One young lady, Tara, about 18 years old and with her younger brother and sister joined in the conversation. She asked me if I wanted a soda has she had some in the car. I told her what I really could use was a ride into town. She said sure. As we were walking down the path, she told me that her mother was waiting at the car. I asked her what her mother would say when she showed up with a middle-aged, balding man who didn’t smell so good. She said her mother would say, “Sure, we can help a hiker.”

That’s exactly what her mother said. Not only that, but her mother offered me food and drinks out of their cooler, gave me her address and asked me to write her when I reached the Shenendoahs and then gave me her phone number and told me that if I needed anything at all along the way to continue my hike, I should call and she would send it to me. I hadn’t even known this person for five minutes.

Between that experience, a call home, a hot shower and a soft bed, it was an easy decision to carry on. Within the next few days hiking was a lot better. I didn’t hurt so bad and I met tons of people that I hiked with on and off all the way to Katahdin.

Big Red

#40

the things that have driven me batty to the point of wanting to be done with it: 1) the smell of my backpack; 2) the smell of my clothes day after day; 3) bugs that fly in my eyes and ears while i’m hiking; 4) day after day of rain, then day after day of heat and humidity - neither is fun in excess; 5) much as i hate to admit it, i guess being alone for days at a time wears on me more than i thought.

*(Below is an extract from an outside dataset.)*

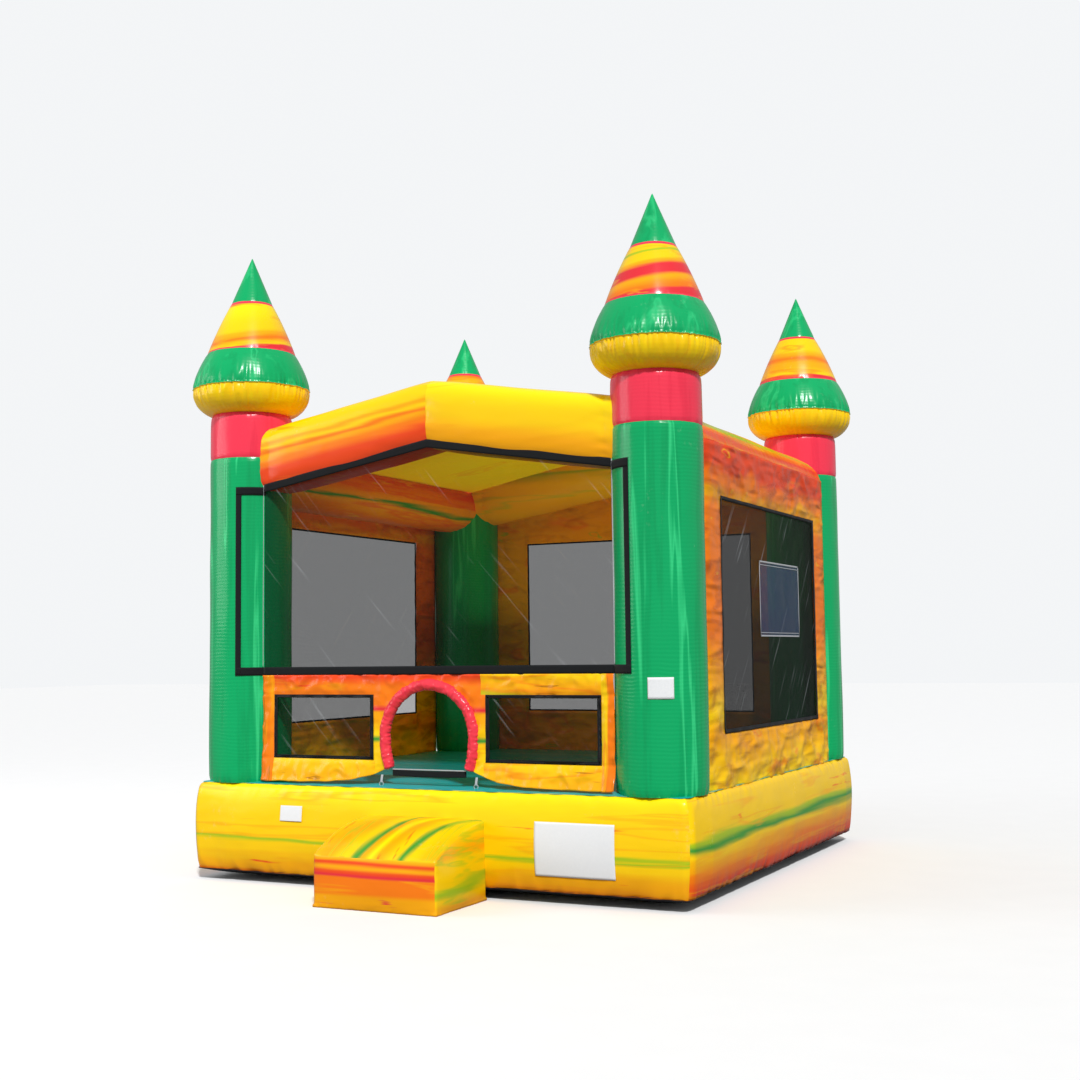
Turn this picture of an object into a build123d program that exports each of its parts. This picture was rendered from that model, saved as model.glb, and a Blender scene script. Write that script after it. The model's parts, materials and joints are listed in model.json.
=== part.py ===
"""Inflatable castle bounce house, in millimetres.

Frame: +Z up, -Y towards the doorway, +X to the right of someone who walks in. The origin is on the
ground under the middle of the square base. Every vinyl sheet is drawn `vinyl` thick, sheet touches
sheet face to face, and the air chambers inside the base, columns, turrets, beams and step are hollow.
"""
import os
from math import atan, cos, degrees, hypot, radians, sin, sqrt

from build123d import *

os.makedirs("parts", exist_ok=True)

# ---------------------------------------------------------------- driving dimensions
vinyl = 6.0                 # wall drawn for every coated-fabric sheet
net = 3.0                   # wall drawn for window netting
strip = 3.0                 # webbing and hook-and-loop strip thickness
seam_gap = 2.0              # slack left where a flat sheet stops beside a round one

base_side = 4000.0          # square base, outside
base_top = 720.0            # height of the bounce floor
base_corner = 70.0          # vertical corner radius
base_shoulder = 20.0        # radius from the skirt over to the floor
seam_lift = 80.0            # the lower seam rides this far off the ground
bottom_slope_run = 450.0    # the belly reaches the ground this far inside the seam
baffle_count = 7
baffle_sheet = 4.0
baffle_end_gap = 500.0      # air passes round each baffle's end
air_port_radius = 150.0

column_radius = 310.0
column_height = 2440.0      # green part, above the floor
collar_height = 350.0

bowl_height = 200.0
turret_radius = 455.0
band_height = 282.0
band_top_radius = 340.0
marble_height = 403.0
marble_top_radius = 158.0
tip_height = 375.0

side_beam_radius = 240.0
side_beam_drop = 100.0      # beam centre below the top of the green column
gable_beam_radius = 250.0
gable_peak_rise = 215.0     # centre of the front and back beams at the ridge, above the green column
gable_slope = 0.165
roof_eave_drop = 140.0      # eave of the roof sheet above the side beam's centre
roof_slope = 0.195

front_inset = 180.0         # front wall forward of the column centres
panel_top = 1514.0          # the front net starts here
panel_outer_bottom = 735.0
panel_door_bottom = 845.0
front_window_margin = 71.0  # panel between the red trim and a window
front_window_width = 850.0
front_window_bottom = 920.0
front_window_height = 440.0

door_trim_radius = 37.0
door_radius = 362.0         # centre line of the red trim
door_top_margin = 35.0      # panel left above the red trim
door_leg_radius = 710.0
threshold_height = 45.0

banner_strip = 60.0
banner_column_strip = 43.0
banner_inner_angle = 54.0   # round the column from straight ahead
banner_outer_angle = 16.0
banner_drop = 230.0         # below the top of the green column

wall_bottom_gap = 15.0
wall_top_rise = 40.0        # above the side beam's centre
window_side_margin = 350.0
window_bottom = 1100.0
window_top_margin = 380.0
pocket_width = 990.0
pocket_height = 560.0
pocket_centre = 165.0
pocket_below_window_top = 680.0
pocket_sheet = 2.0

step_width = 960.0
step_centre = 50.0
step_depth = 680.0
step_front_height = 350.0
step_back_height = 540.0
step_corner = 45.0

tube_radius = 125.0         # outside
tube_length = 900.0
tube_x = -1250.0
tube_axis_height = 230.0
inlet_radius = 105.0
cinch_width = 40.0
cinch_from_mouth = 100.0

zip_length = 1100.0
zip_centre = 150.0
zip_height = 290.0
zip_tape_width = 40.0
zip_tape_sheet = 2.0
zip_coil_width = 8.0
zip_coil_sheet = 3.0
slider_length = 24.0
slider_width = 15.0
slider_sheet = 6.0
slider_gap = 0.5
slider_end = 40.0
pull_length = 46.0
pull_width = 12.0
pull_sheet = 2.0
pull_pin_radius = 2.5
running_gap = 0.05
flap_margin = 30.0
flap_drop = 130.0
flap_sheet = 3.0
flap_roll_radius = 6.0
flap_rise = 60.0            # hinge line above the zip
flap_stand_off = 19.0

ring_wire = 4.0
ring_half_width = 25.0
ring_leg = 14.0
ring_from_corner = 260.0
ring_height = 190.0
loop_width = 36.0
loop_wall = 4.0
loop_gap = 0.3
patch_side = 110.0

tie_x = 385.0
tie_width = 25.0
tie_ring_radius = 16.0
tie_ring_wire = 2.5
tie_patch = 60.0

# ---------------------------------------------------------------- sizes that follow
base_half = base_side / 2
column_offset = base_half - column_radius
column_top = base_top + column_height
collar_top = column_top + collar_height
bowl_top = collar_top + bowl_height
band_top = bowl_top + band_height
marble_top = band_top + marble_height
side_beam_height = column_top - side_beam_drop
gable_peak_height = column_top + gable_peak_rise
banner_side_top = column_top - banner_drop
gable_angle = atan(gable_slope)
gable_eave_height = gable_peak_height - gable_slope * column_offset
wall_inner = column_offset + side_beam_radius
wall_half = column_offset - sqrt(column_radius**2 - side_beam_radius**2) - seam_gap
wall_bottom = base_top + wall_bottom_gap
wall_top = side_beam_height + wall_top_rise
window_half = wall_half - window_side_margin
window_top = wall_top - window_top_margin
window_height = window_top - window_bottom
window_middle = window_bottom + window_height / 2
pocket_middle_height = window_top - pocket_below_window_top
door_arch_height = panel_top - door_top_margin - door_trim_radius - door_radius
front_window_inner = door_radius + door_trim_radius + front_window_margin
front_inner = column_offset + front_inset - vinyl
front_outer = column_offset + front_inset
front_half = column_offset - sqrt(column_radius**2 - (front_inner - column_offset) ** 2) - seam_gap
net_peak = gable_peak_height - sqrt(gable_beam_radius**2 - (front_inner - column_offset) ** 2) / cos(gable_angle) - 3 * seam_gap
floor_half = base_half - base_shoulder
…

here’s what’s helped: 1) a little febreze in my bounce box - it doesn’t last, but at least it helps me mentally; 2) frequent showers and laundry; 3) wearing my sunglasses and a bandanna pulled down over my ears; 4) well, you just have to deal with the weather; 5) having people come out and hike with me or meet me different places - it really helps to have something like that to look forward to.

i just completed 210 or so miles all alone, nearly two weeks of being alone (except for a night here and there with SOBOs or sectioners). frankly there were moments of utter hell; it was very difficult to keep going at times - all a mental game. last tuesday i had every intention of getting off the Trail when i got to town yesterday, but when i had a chance to check my e-mail wednesday and bushwhack had e-mailed me his detailed itinerary for the week they have been planning to spend with me, i knew i couldn’t stop yet. didn’t want to stop yet. hiking into town yesterday was the greatest high i have experienced because I AM STILL HERE, and I’M NOT DONE YET.

another thing that has helped has been having small goals - “i’ll get to the NOC next tuesday” “i’ll get to damascus next tuesday” “friday i’ll be done with this state” “i’ll do this week and then bushwhack and bramble are coming” etc. as the concierge always said, small goals make a big goal achievable. also i think i’ve required more “time off” than most. lots of times i’ve gotten to town and needed more than just overnight. i spent two weekends at my parents’ in maryland and am spending a day or two with friends near nyc. i’ve needed that time to regroup and regain my enthusiasm for the adventure, get perspective again.

pops - don’t fear quitting or think of it as failure. as a perfectionist, i’ve spent a lot of mental energy worrying about people thinking of me as a failure because i didn’t do what i set out to do. i’m gradually coming to peace with the fact that even if i don’t complete the entire Trail this year (which i won’t because of a variety of factors), i have still accomplished an amazing thing - i have to learn not to compare myself or my journey with anyone else’s. only then will i not think of myself as a quitter or second-best.